Il cyber-bullismo e il sexual-bullying on-line sono avvertiti come pericolo serio dal 72% dei ragazzi tra i 12 e i 17 anni e i social network, sono ritenuti, per il 61% degli adolescenti, la modalità d’attacco preferita. Di solito si colpisce la vittima con la diffusione di foto e immagini denigratorie, lo pensa il 59%, o tramite la creazione di gruppi “contro” (57%). È quanto emerge da una ricerca sul bullismo anche sessuale su Internet condotta dalla cooperativa onlus “Pepita” che ha lanciato la campagna educativa “Io clicco positivo”.
L’indagine, condotta con interviste dirette a scuola, in oratori e discoteche, a circa 2.000 minorenni, è stata presentata in un incontro, organizzato da Renzo Magosso dell’Associazione lombarda dei giornalisti (Alg), al Circolo della Stampa di Milano. E si è parlato di tanti fatti di cronaca: giovanissimi accusati di essere gay o ragazzine fatte passare per prostitute e che talvolta non reggono più e decidono di farla finita; pestaggi violenti ripresi e messi in Rete, messaggi e filmati personali finiti on-line con conseguenze gravi per chi ne è inconsapevole protagonista.
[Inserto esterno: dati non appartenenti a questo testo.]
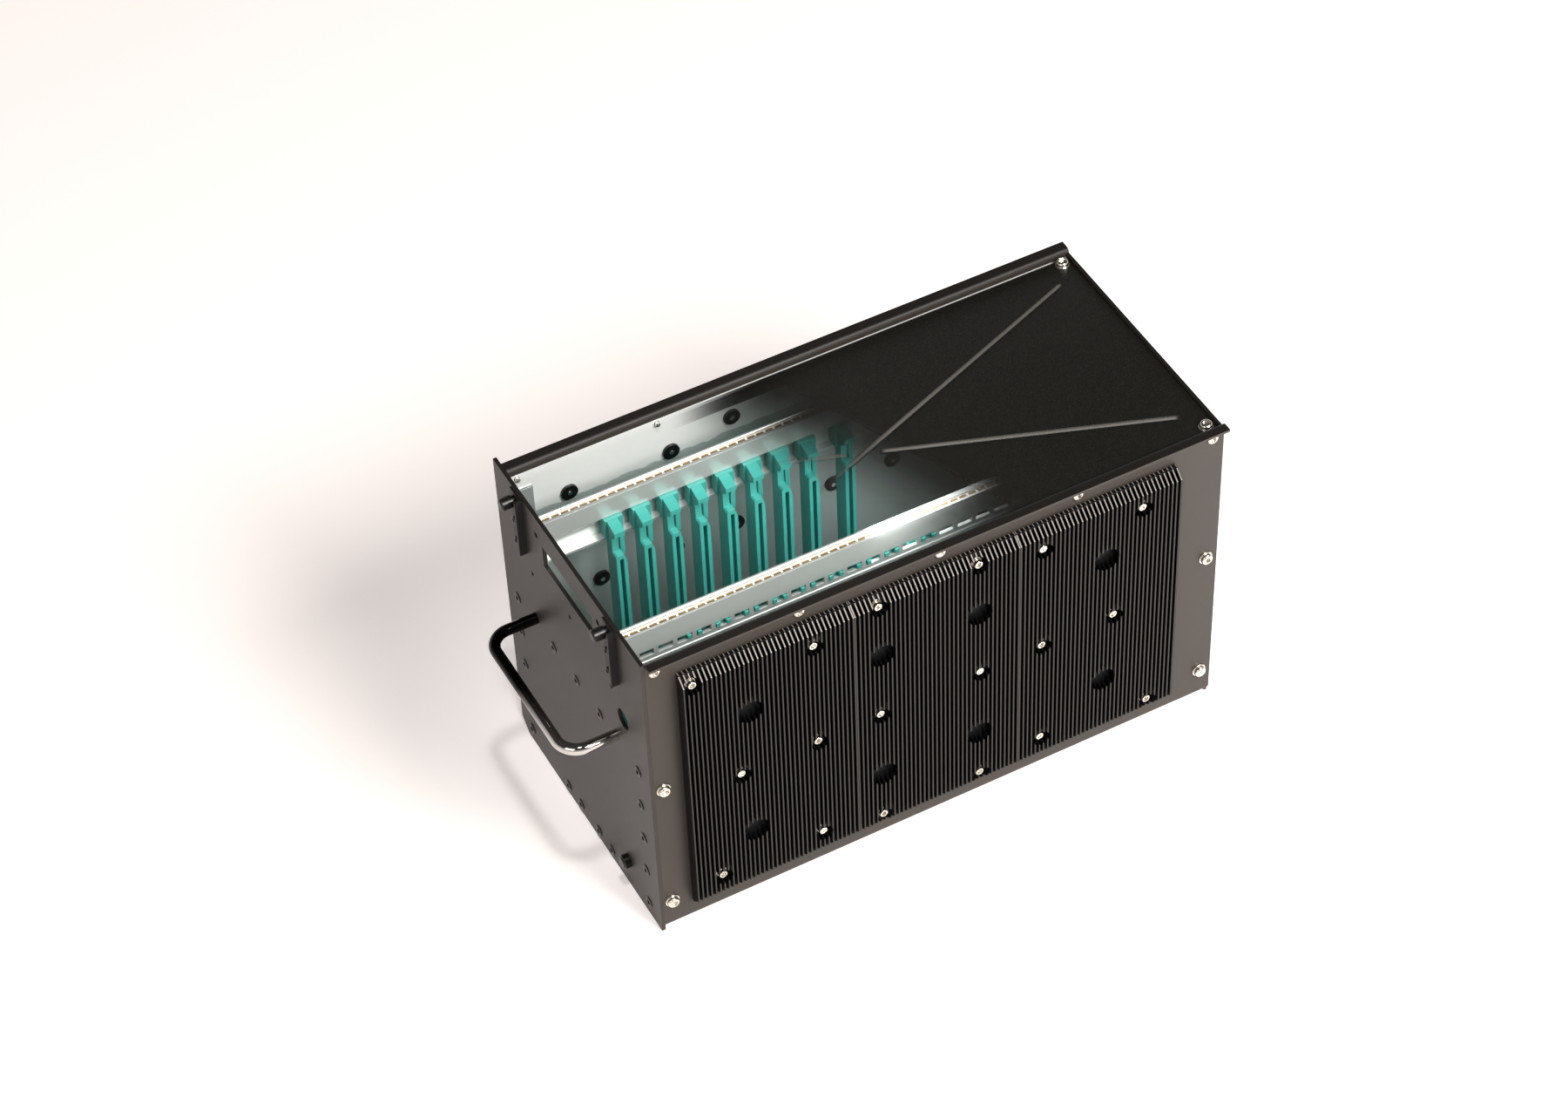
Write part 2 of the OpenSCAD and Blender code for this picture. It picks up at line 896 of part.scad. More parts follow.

Tra molti altri dati appare interessante sapere che l’85% degli interpellati ha ammesso di aver mentito o di mentire sull’età su Internet; il 98% dispone di un cellulare che si collega alla Rete e il 95% di questi si collega con WhatsApp. Il 70%, altro dato preoccupante, naviga senza alcun controllo dei genitori e il 10% ha assistito a episodi di cyber-bullismo o si è sentito un cyber-bullo. E ancora: solo il 10% di chi è stato vittima di cyber-bullismo ha avuto il coraggio di parlarne con qualcuno e il 70% dei ragazzi che hanno un profilo Facebook ignora che tutto il materiale pubblicato diventa di proprietà del social-network e che anche cancellando foto, video o post il tutto rimane comunque on line.
«Gli adolescenti non devono essere lasciati soli nel senso della solitudine – ha sottolineato Luisa Poluzzi, direttore generale di Gsa (Giornalisti specializzati associati) – bisogna trovare un punto di incontro nel loro linguaggio perché a quella età il gruppo diventa importantissimo. Tendono a escludere il resto del mondo e allora può capitare un cortocircuito che li fa diventare vittime o cyber-bulli». «La prima trincea sono la famiglia e la scuola – ha osservato il direttore del settimanale Oggi, Umberto Brindani – ma non bisogna enfatizzare il fenomeno per evitare casi di emulazione. Le leggi ci sono, ci vuole più attenzione delle autorità preposte. Certi siti vanno chiusi».
«”Io clicco positivo” vuole creare il messaggio più lungo del mondo e cioè che di cyber-bullismo bisogna parlare tutto l’anno – ha detto il presidente di “Pepita” Ivano Zoppi -. I ragazzi posseggono tanti strumenti, ma spesso non hanno la capacità di usarli correttamente, di distinguere il male dal bene e qui è forte il richiamo agli adulti, agli educatori, di stare vicino a questi ragazzi».